Die Bewertung, wie fortschrittlich oder rückschrittlich ein Bereich im Hinblick auf bestimmte Entwicklungen ist – z. B. Schule und Ausbildung in Bezug auf die neuen Strukturen der Netzwerkgesellschaft (Castells 2004) – ist politisch kontrovers. Eine Anmerkung von Ogburn sei in Erinnerung gerufen: »In der großen Perspektive der Geschichte sind allerdings Verspätungen nicht erkennbar, weil sie aufgeholt worden sind. Sichtbare Phänomene sind sie hauptsächlich in der Gegenwart« (Ogburn 1967 : 338).
Eigentlich sind alle soziologischen Theorien seit Auguste Comte (1798–1857), auf den nicht nur der Begriff der Soziologie zurückgeht, sondern auch die Frage nach Statik und Dynamik der gesellschaftlichen Entwicklung sowie Theorien des sozialen Wandels. Das gilt für Karl Marx und Herbert Spencer (1820–1903) ebenso wie für Émile Durkheim oder Max Weber. In dieser Perspektive lassen sich folgende Ansätze unterscheiden (vgl. Dreitzel 1967, Zapf 1984, Jaeger/Meyer 2003, Scheuch 2003):
Evolutionistische (Herbert Spencer) und neo-evolutionistische (Niklas Luhmann),
strukturfunktionalistische und systemtheoretische (Talcott Parsons, Niklas Luhmann),
marxistische und neo-marxistische (Pierre Bourdieu),
Theorien der sozialen Mobilisierung, der gesellschaftlichen Transformation und der Modernisierung (Karl W. Deutsch, Daniel Lerner, Wolfgang Zapf),
mikrosoziale Theorien der Veränderung von Wert- und Normensystemen (George C. Homans).
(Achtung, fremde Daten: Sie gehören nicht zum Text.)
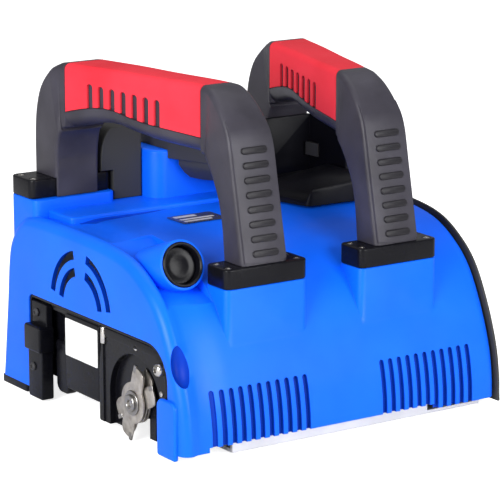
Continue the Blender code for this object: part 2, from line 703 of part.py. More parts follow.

In allen Theorien über die Änderung der Sozialstruktur bzw. einzelner Bereiche werden Fragen nach den »eigentlichen« Ursachen gestellt. Wie hervorgehoben, spielen hierbei Technik und Wissenschaft und damit die verschiedenen Entwicklungsphasen der Industriellen Revolution eine große Rolle. Aber auch politische Ideologien oder fundamentalistische Religionen können ein dominanter Faktor sozialer und kultureller Veränderungen sein.